The gender pay gap “is an idiotic statistical lie” writes Ben Shapiro, because “it fails to take into account job choice, time in the workforce, hours worked, or any other factor that would remove the vast bulk of the pay gap.” The aforementioned argument has gained wide-ranging popularity over the last few years among political commentators such as, though certainly not limited to, Christina Hoff Summers (the Factual Feminist), Dave Rubin (The Rubin Report) and Paul Joseph Watson (Infowars editor). It’s a notion that is routinely deployed in conversations concerning gender discrimination and the treatment of women in labour markets. However, this prevailing belief – that the gender pay gap is a mythical construct, as it negates the existence of significant gender discrimination once certain factors have been accounted for – is statistically fallacious and reflects a primitive understanding of economics and econometrics.

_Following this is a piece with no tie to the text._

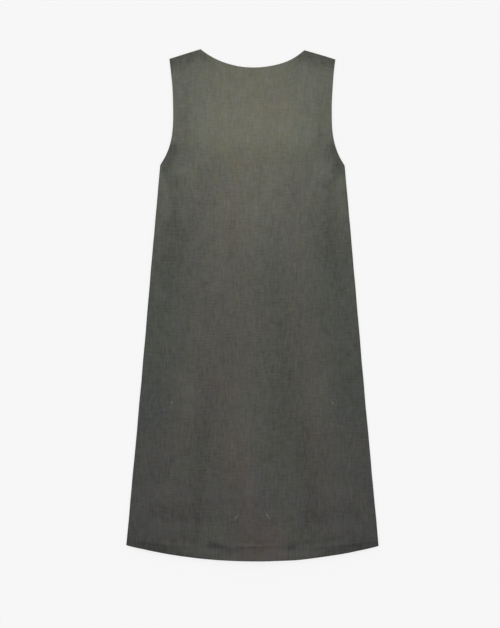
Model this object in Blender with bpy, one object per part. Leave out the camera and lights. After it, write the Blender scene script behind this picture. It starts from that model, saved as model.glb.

The argument here is not that sexist discrimination against women purely drives the gender pay gap, as some assert; it’s more nuanced than that, as those familiar with the literature would understand. Instead this post is a response to those who contend that gender differences in earnings are statistical myth because wage disparities between men and women disappear, or become substantially smaller, once relevant statistical controls are incorporated into multivariate wage regressions. The truth is that the inclusion of such statistical controls does not preclude the presence of a gender wage gap as evidence of labour market discrimination because incorporating such controls creates endogeneity issues that make coefficient estimates far less accurate and causal inference more difficult.

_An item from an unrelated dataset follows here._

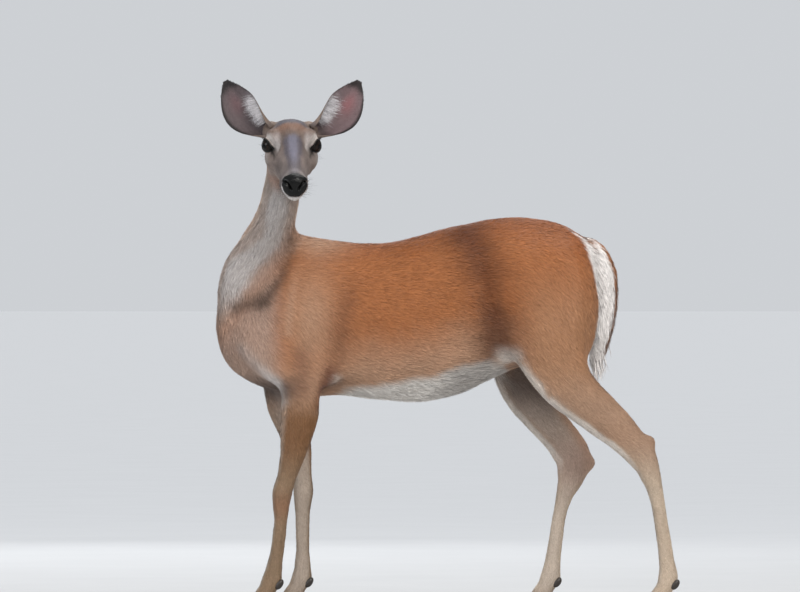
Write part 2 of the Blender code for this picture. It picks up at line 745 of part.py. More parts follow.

To understand why, it would be helpful to first explore the following simple wage model:
LnWit = Xitβ + ɛit
ɛit = vi + uit
where LnWit denotes the logarithmic wage for individual i at time t, and Xit is a vector of explanatory variables including, for example, gender, human capital investment, such as years of education, and occupational controls for individual i at time t, whilst β denotes the coefficient estimates corresponding to each right-hand side variable. The error term expression ɛit contains an unobserved heterogeneity component vi which captures individual specific skills (for example, ability). Now, the determination of β using the standard ordinary least squares (OLS) estimation procedure requires a stringent set of assumptions whereby, and including, for relevance of argument, the estimates of β remains unbiased and consistent so long as the explanatory variables are uncorrelated with the unobserved heterogeneity aspect of the error term.
The argument here relies fundamentally on the fact that there is an endogeneity bias caused by unobserved heterogeneity in the wage regression. That is to say, variables such as occupational choice and education investment decisions, for example, are to an extent determined by how they would affect one’s expected wage income. Suppose if gender labour market discrimination is significant, then it would not necessarily be captured (purely) through employers’ wage-setting practices; instead discrimination and cultural norms, i.e factors beyond a woman’s control, would also affect women’s human capital investment decisions and labour supply choices at every stage leading up to her eventual labour market outcome. Therefore, the aforementioned variables are to an extent caused by discrimination which means that said factors, such as occupational choice of employment, are endogenous to the econometric analysis. In other words, controlling for occupational choice and human capital decisions when investigating the gender wage gap will actually bias the estimates of β for the gender variable downwards towards zero which will inevitably downplay the significance and extent of discrimination, thus reducing the accuracy of multivariate wage regressions.
In closing, it is crucially difficult to evaluate the magnitude and significance of discrimination because of endogeneity bias which means that the existence of gender discrimination in labour markets cannot be disproved even once the above-mentioned statistical controls have been controlled for. Nonetheless, it is not necessary for gender wage gap studies to conclude that discrimination exists as a causal factor; indeed, the research literature already finds significant discrimination against women to be present at various stages and occupations in labour markets: for example, Reuben et al and Neumark et al. To conclude, the notion that the gender wage gap (necessarily) precludes a pay disparity between men and women resulting from gender discrimination once appropriate statistical controls have been implemented – as Ben Shapiro, Christina Hoff Summers and others suggest – is predicated on a fallacious understanding of basic econometrics and statistics, as briefly demonstrated above.